You make known to me the path of life; in your presence there is fullness of joy; at your right hand are pleasures forevermore.
Psalm 16:7-9, 11 ESV
Saturday, 10 January 2015
Undeniably God
By happenstance, when Keegan was in Year 5, his Mum, took home an unwanted autobiographical book from a neighbour’s house to fuel Keegan’s passion for reading. Remarkably, this book directed the course of Keegan’s life and sparked a passion that would eventually lead him down this path to neurosurgery. The book was called “Gifted Hands” by Ben Carson – a Christian neurosurgeon. It is Ben’s life story, his passion for medicine that called out the gift that God had planted in Keegan’s heart.
In the last few years, having made it through medical school and after his first internship rotation in Neurosurgery, Keegan had decided to pursue Orthopaedics instead. There were a few reasons for this, but one that resonates with me is that Orthopaedics would definitely give us more time together with our family and to serve at church. Our lives would not be as heavily dictated by his work as it would be if he were in Neurosurgery. In addition to this, from Keegan’s perspective, it was also more rewarding to do Orthopaedics given the higher success rate and therefore satisfaction from his job. But, as we were soon to find out, God would very loudly direct our steps back towards the ‘harder’, narrower path for a distinct purpose. Fast-forward 15 years later and Keegan’s life verse Proverbs 16:9 sends ripples down my spine.

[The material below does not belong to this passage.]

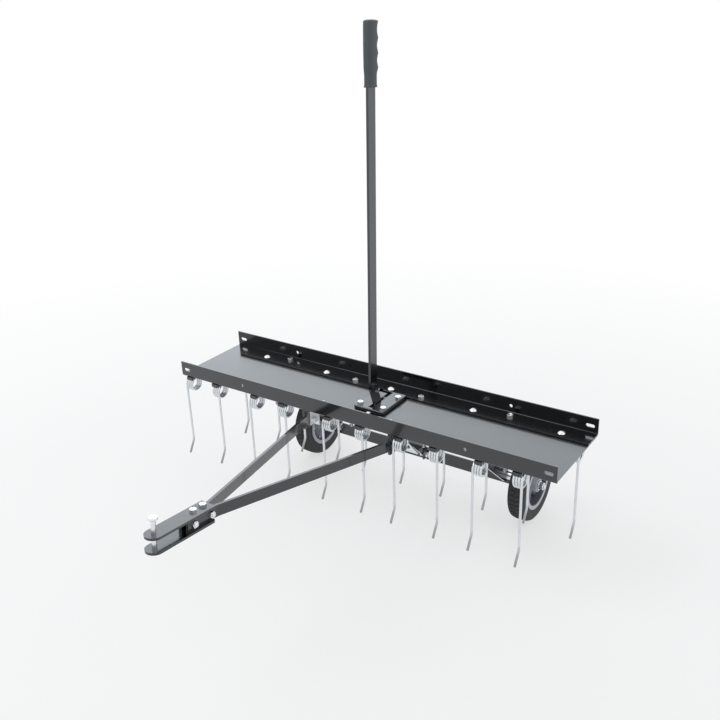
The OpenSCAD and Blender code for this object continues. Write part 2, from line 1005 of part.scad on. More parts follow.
module tyre(left) {
    half = wheel_w / 2;
    flat = half - tyre_shoulder;
    color(tyre_black)
        wheel_frame(left)
            rotate_extrude($fn = 96)
                difference() {
                    union() {
                        translate([rim_r, -flat])
                            square([wheel_r - rim_r, 2 * flat]);
                        translate([rim_r, -half])
                            square([wheel_r - rim_r - tyre_shoulder, wheel_w]);
                        for (end = [-1, 1])
                            translate([wheel_r - tyre_shoulder, end * flat])
                                circle(r = tyre_shoulder);
                    }
                    for (y = [-1, 1])
                        translate([wheel_r - tread_groove_d, y * flat / 2 - tread_groove_w / 2])
                            square([2 * tread_groove_d, tread_groove_w]);
                }
}

module rim(left) {
    half = wheel_w / 2 - rim_in;
    color(rim_grey)
        wheel_frame(left) {
            rotate_extrude($fn = 96) {
                translate([rim_r - rim_wall, -half])
                    square([rim_wall, 2 * half]);
                for (end = [-1, 1])
                    translate([rim_r - rim_wall - rim_lip, end * (half - rim_lip / 2) - rim_lip / 2])
                        square([rim_wall + rim_lip, rim_lip]);
            }
            difference() {
                union() {
                    cylinder(r = hub_r, h = wheel_w, center = true);
                    for (i = [0 : spokes - 1])
                        rotate([0, 0, i * 360 / spokes])
                            translate([hub_r / 2, -spoke_w / 2, -half + spoke_in])
                                cube([rim_r - rim_wall / 2 - hub_r / 2, spoke_w, 2 * (half - spoke_in)]);
                }
                cylinder(r = bush_r, h = wheel_w + 2 * over, center = true);
            }
        }
}

module bush(left) {
    color(black)
        wheel_frame(left)
            difference() {
                cylinder(r = bush_r, h = wheel_w, center = true);
                cylinder(r = axle_r + run_play, h = wheel_w + 2 * over, center = true);
            }
}

module at_axles() {
    at_tray()
        both_sides()
            translate([0, axle[0], axle[1]])
                children();
}

axle_end = wheel_out + side_play + washer_t + axle_nut_h + bolt_end;

module axle_bolts() {
    color(zinc)
        at_axles()
            translate([arm_x, 0, 0])
                rotate([0, -90, 0])
                    rotate([0, 0, 30])
                        hex_bolt(axle_d, axle_af, axle_head_h, axle_end - arm_x);
}

module axle_sleeves() {
    color(zinc)
        at_axles()
            translate([arm_out_x, 0, 0])
                rotate([0, 90, 0])
                    difference() {
                        cylinder(r = sleeve_r, h = wheel_in - side_play - arm_out_x);
                        translate([0, 0, -over])
                            cylinder(r = axle_r + nut_play, h = wheel_in);
                    }
}

module axle_washers() {
    color(zinc)
        at_axles()
            translate([wheel_out + side_play, 0, 0])
                rotate([0, 90, 0])
                    difference() {
                        cylinder(r = washer_r, h = washer_t);
                        translate([0, 0, -over])
                            cylinder(r = axle_r + nut_play, h = washer_t + 2 * over);
                    }
}

module axle_nuts() {
    color(zinc)
        at_axles()
            translate([wheel_out + side_play + washer_t, 0, 0])
                rotate([0, -90, 0])
                    nut(axle_d, axle_af, axle_nut_h);
}

// Tongue

// A drawbar's middle line in plan, from the tray to its end in the channel
function bar_path(x0, x1, bend_in) =
    [[x0, bar_end_y - tongue_y], [x0, 0], [x1, bend_in - tongue_l], [x1, bar_front]];
left_bar_path = bar_path(-bar_x, left_bar_x, left_bend_in);
right_bar_path = bar_path(bar_x, right_bar_x, right_bend_in);

module draw_bar(left) {
    end_side = left ? -1 : 1;
    color(black)
        difference() {
            union() {
                at_tongue()
                    translate([0, 0, -bar_h])
                        linear_extrude(bar_h)
                            bar_outline(left ? left_bar_path : right_bar_path, bar_t);
                at_tray()
                    translate([end_side * bar_x - bar_t / 2, bar_end_front, bar_end_low])
                        cube([bar_t, bar_end_y - bar_end_front, bar_end_top - bar_end_low]);
            }
            at_tongue()
                for (y = side_bolt_y)
                    side_rod(channel_x0, channel_x1, hole_r, y, side_bolt_z);
            at_tray()
                side_rod(-bar_x - bar_t, bar_x + bar_t, hole_r, bracket_bolt_y, bracket_bolt_z);
        }
}

module bracket(left) {
    color(zinc)
        at_tray()
            side(left)
                difference() {
                    union() {
                        translate([bracket_x - bracket_t, bracket_front, bracket_low])
                            cube([bracket_t, bracket_back + bracket_t - bracket_front,
                                front_pad_top - bracket_low]);
                        translate([bracket_x - bracket_foot, bracket_front, front_pad_top - bracket_t])
                            cube([bracket_foot, bracket_back + bracket_t - bracket_front, bracket_t]);
                        translate([0, bracket_back + bracket_t, 0])
                            rotate([90, 0, 0])
                                linear_extrude(bracket_t)
                                    polygon([
                                        [bracket_x - bracket_t, wing_top],
                                        [bracket_x - bracket_t + wing_l, wing_tip],
                                        [bracket_x - bracket_t + wing_l, wing_low],
                                        [bracket_x - bracket_t, wing_low]
                                    ]);
                    }
                    side_rod(bracket_x - 2 * bracket_t, bracket_x + over, hole_r,
                        bracket_bolt_y, bracket_bolt_z);
                    translate([inner_bolt_x, -inner_bolt_y, front_pad_top])
                        hole(hole_r, 3 * bracket_t);
                    translate([bracket_x + wing_hole_x, bracket_back - over, wing_low + wing_hole_up])
                        rotate([-90, 0, 0])
                            cylinder(r = hole_r, h = bracket_t + 2 * over);
                }
}

module bracket_bolts() {
    color(zinc)
        at_tray()
            both_sides()
                translate([bracket_x - bracket_t, bracket_bolt_y, bracket_bolt_z])
                    rotate([0, -90, 0])
                        hex_bolt(bolt_d, hex_af, head_h, bracket_t + bar_t + nut_h + bolt_end);
}

module bracket_nuts() {
    color(zinc)
        at_tray()
            both_sides()
                translate([bracket_x + bar_t, bracket_bolt_y, bracket_bolt_z])
                    rotate([0, -90, 0])
                        nut(bolt_d, hex_af, nut_h);
}

module flange_shape() {
    translate([channel_x0, nose_y])
        square([channel_w, -tongue_l - nose_y]);
    translate([nose_x, nose_y])
        circle(r = nose_r);
}

module hitch_channel() {
    color(black)
        at_tongue()
            difference() {
                union() {
                    linear_extrude(channel_t)
                        flange_shape();
                    translate([0, 0, channel_low])
                        linear_extrude(channel_t)
                            flange_shape();
                    translate([channel_x0, web_front, channel_low])
                        cube([channel_t, -tongue_l - web_front, channel_h]);
                }
                translate([nose_x, nose_y, 0])
                    hole(pin_d / 2 + run_play, channel_h + over);
                for (y = top_bolt_y)
                    translate([between_bars, y, 0])
                        hole(hole_r, channel_h + over);
                for (y = side_bolt_y)
                    side_rod(channel_x0 - over, channel_in + over, hole_r, y, side_bolt_z);
            }
}

module hitch_top_bolts() {
    color(zinc)
        at_tongue()
            for (y = top_bolt_y)
                translate([between_bars, y, channel_t])
                    hex_bolt(bolt_d, hex_af, head_h, channel_h + nut_h + bolt_end);
}

module hitch_side_bolts() {
    length = channel_t + 2 * bar_t + bars_gap + nut_h + bolt_end;
    color(zinc)
        at_tongue()
            for (y = side_bolt_y)
                translate([channel_x0, y, side_bolt_z])
                    rotate([0, -90, 0])
                        hex_bolt(bolt_d, hex_af, head_h, length);
}

module hitch_nuts() {
    color(zinc)
        at_tongue() {
            for (y = top_bolt_y)
                translate([between_bars, y, channel_low])
                    nut(bolt_d, hex_af, nut_h);
            for (y = side_bolt_y)
                translate([right_bar_x + bar_t / 2, y, side_bolt_z])
                    rotate([0, -90, 0])
                        nut(bolt_d, hex_af, nut_h);
        }
}

module hitch_pin() {
    color(zinc)
        at_tongue()
            translate([nose_x, nose_y, channel_t + pin_up]) {
                cylinder(d = pin_head_d, h = pin_head_h);
                translate([0, 0, -pin_l])
                    cylinder(d = pin_d, h = pin_l + pin_head_h / 2);
            }
}

tray_deck();
front_angle();
rear_angle();
front_deck_bolts();
rear_deck_bolts();
deck_nuts();
tine(true, 0);  // front_tine_1
tine(true, 1);  // front_tine_2
tine(true, 2);  // front_tine_3
tine(true, 3);  // front_tine_4
tine(true, 4);  // front_tine_5
tine(false, 0);  // rear_tine_1
tine(false, 1);  // rear_tine_2
tine(false, 2);  // rear_tine_3
tine(false, 3);  // rear_tine_4
tine(false, 4);  // rear_tine_5
tine_pads(true);  // front_tine_pads
tine_pads(false);  // rear_tine_pads
tine_clamps(true);  // front_tine_clamps
tine_clamps(false);  // rear_tine_clamps
tine_bolts(true);  // front_tine_bolts
tine_bolts(false);  // rear_tine_bolts
tine_nuts(true);  // front_tine_nuts
tine_nuts(false);  // rear_tine_nuts
lever_base();
lever_base_bolts();
lever_base_nuts();
pivot_ear(true);  // pivot_ear_left
pivot_ear(false);  // pivot_ear_right
pivot_bolts();
pivot_nuts();
swing_arm(true);  // swing_arm_left
swing_arm(false);  // swing_arm_right
crossbar();
lift_lever();
lever_clip();
lever_bolts();
lever_grip();
axle_bolts();
axle_sleeves();
axle_washers();
axle_nuts();
tyre(true);  // tyre_left
tyre(false);  // tyre_right
rim(true);  // rim_left
rim(false);  // rim_right
bush(true);  // bush_left
bush(false);  // bush_right
draw_bar(true);  // draw_bar_left
draw_bar(false);  // draw_bar_right
bracket(true);  // bracket_left
bracket(false);  // bracket_right
bracket_bolts();
bracket_nuts();
hitch_channel();
hitch_top_bolts();
hitch_side_bolts();
hitch_nuts();
hitch_pin();
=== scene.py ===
import math

import bmesh
import bpy
from mathutils import Matrix, Vector


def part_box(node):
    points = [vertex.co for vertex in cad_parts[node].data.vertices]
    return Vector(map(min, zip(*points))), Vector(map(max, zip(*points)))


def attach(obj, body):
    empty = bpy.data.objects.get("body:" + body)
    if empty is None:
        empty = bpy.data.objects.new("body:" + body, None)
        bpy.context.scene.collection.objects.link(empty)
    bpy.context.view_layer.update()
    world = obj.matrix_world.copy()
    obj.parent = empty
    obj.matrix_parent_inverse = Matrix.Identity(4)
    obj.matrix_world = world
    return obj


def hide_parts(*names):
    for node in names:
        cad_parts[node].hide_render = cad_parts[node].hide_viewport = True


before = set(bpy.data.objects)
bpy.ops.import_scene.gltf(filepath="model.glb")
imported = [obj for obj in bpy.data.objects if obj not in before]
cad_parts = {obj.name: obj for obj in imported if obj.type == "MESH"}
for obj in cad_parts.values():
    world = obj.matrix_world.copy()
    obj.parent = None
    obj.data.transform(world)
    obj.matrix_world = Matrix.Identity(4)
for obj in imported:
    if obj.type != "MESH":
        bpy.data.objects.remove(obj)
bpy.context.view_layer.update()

mm = 0.001
touch = 0.01
turn = 2 * math.pi

# Placings: the tray's own frame in millimetres with z = 0 on the deck, and the sloping tongue's
deckLow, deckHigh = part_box("tray_deck")
deckMiddle = (0, (deckLow[1] + deckHigh[1]) / 2, deckHigh[2])
trayPlace = Matrix.Translation(deckMiddle) @ Matrix.Diagonal((mm, mm, mm, 1))
tongueRise = math.radians(5.7)
tonguePlace = trayPlace @ Matrix.Translation((0, -100, -24)) @ Matrix.Rotation(-tongueRise, 4, "X")

# The camera stands ahead of the rake, to its right, and over the tray. Its place is in the tray's frame.
camera = {
    "place": (1049.8, -1529.0, 927.2),
    "yaw": -0.618452,
    "pitch": -0.415927,
    "roll": -0.0404685,
    "focal": 881.44,
    "middle": (356.785, 359.639),
    "frame": 720,
}


def addCamera():
    yaw, pitch, roll = camera["yaw"], camera["pitch"], camera["roll"]
    ahead = Vector((math.sin(yaw) * math.cos(pitch), math.cos(yaw) * math.cos(pitch), math.sin(pitch)))
    right = ahead.cross(Vector((0, 0, 1))).normalized()
    up = right.cross(ahead)
    rolledRight = right * math.cos(roll) + up * math.sin(roll)
    rolledUp = up * math.cos(roll) - right * math.sin(roll)
    data = bpy.data.cameras.new("photoCamera")
    data.sensor_width = 36
    data.lens = camera["focal"] / camera["frame"] * data.sensor_width
    data.shift_x = (camera["frame"] / 2 - camera["middle"][0]) / camera["frame"]
    data.shift_y = (camera["middle"][1] - camera["frame"] / 2) / camera["frame"]
    data.clip_start = 0.05
    data.clip_end = 60
    made = bpy.data.objects.new("photoCamera", data)
    made.matrix_world = Matrix.Translation(trayPlace @ Vector(camera["place"])) @ Matrix(
        (rolledRight, rolledUp, -ahead)
    ).transposed().to_4x4()
    bpy.context.collection.objects.link(made)
    bpy.context.scene.camera = made


addCamera()
print("camera placed")

# Finishes

class Wire:
    # one output of a node, usable in sums
    def __init__(self, tree, socket=None):
        self.tree = tree
        self.socket = socket

    def node(self, kind, settings=None, values=None, out=0):
        made = self.tree.nodes.new(kind)
        for name, setting in (settings or {}).items():
            if name == "stops":
                for place, level in setting:
                    stop = made.color_ramp.elements.new(place)
                    stop.color = (level, level, level, 1)
                made.color_ramp.elements.remove(made.color_ramp.elements[0])
                made.color_ramp.elements.remove(made.color_ramp.elements[-1])
            else:
                setattr(made, name, setting)
        for name, value in (values or {}).items():
            if isinstance(value, Wire):
                self.tree.links.new(value.socket, made.inputs[name])
            else:
                made.inputs[name].default_value = value
        return Wire(self.tree, made.outputs[out])

    def sum(self, operation, first, second):
        return self.node("ShaderNodeMath", {"operation": operation}, {0: first, 1: second})

    def __add__(self, other):
        return self.sum("ADD", self, other)

    def __radd__(self, other):
        return self.sum("ADD", other, self)

    def __sub__(self, other):
        return self.sum("SUBTRACT", self, other)

    def __mul__(self, other):
        return self.sum("MULTIPLY", self, other)

    def __rmul__(self, other):
        return self.sum("MULTIPLY", other, self)

    def limited(self):
        return self.node("ShaderNodeClamp", None, {"Value": self})

    def noise(self, scale, detail=3, rough=0.55):
        place = self.node("ShaderNodeTexCoord", out="Object")
        return self.node("ShaderNodeTexNoise", None, {
            "Vector": place, "Scale": scale, "Detail": detail, "Roughness": rough
        })

    def along(self, axis):
        place = self.node("ShaderNodeTexCoord", out="Object")
        return self.node("ShaderNodeSeparateXYZ", None, {"Vector": place}, out=axis)

    def ramp(self, measure, look):
        share = measure * (1 / look["reach"])
        return self.node("ShaderNodeValToRGB", {"stops": look["stops"]}, {"Fac": share})

    def blend(self, amount, first, second):
        made = self.tree.nodes.new("ShaderNodeMix")
        made.data_type = "RGBA"
        for slot, value in ((0, amount), (6, first), (7, second)):
            if isinstance(value, Wire):
                self.tree.links.new(value.socket, made.inputs[slot])
            else:
                made.inputs[slot].default_value = value
        return Wire(self.tree, made.outputs[2])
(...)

In light of Proverbs 16:9, I want to share with you what I feel God has purposed in our hearts and I can’t wait to read this back in 20 years time, 2035, to see how this plan plays out. For now, this is what I ‘know’: Keegan and I will set up a hospital/educational centre somewhere in need. We will both pass on our skills and knowledge, in medicine and education, to the local people so that they can be self sufficient. Our prayer is that this will be a blessing to this community (wherever you are, we are thinking of you) for generations to come.
I write this in faith, hoping in the future, confident that God is at work, nervous that I will not be good enough to fulfil his plans, but comforted by the fact that I don’t need to be. God will make up for all that I lack: The Lord is my shepherd I shall not be in want.
Thursday, 8 January 2015
The calm before the storm
A few lessons that I am still learning is the connection between our heads, heart, hands and hope. Here's what I've learnt: It all starts with the power of words. Take a sip of truth, repeat it often and it will stir into our bodies and infiltrate our hearts. As the truth sinks in, we grow faith, trust and hope which overflow naturally into our actions. Head, heart, hands and hope, where ‘hope’ is a confident expectation of the future. I was never a fan of failure and pressure until I learnt that if my own attitude towards this changed, I would fulfill my own God-given potential. Perhaps claiming to be a fan is an overstatement, but where there is pain, there is growth, but above all there is love.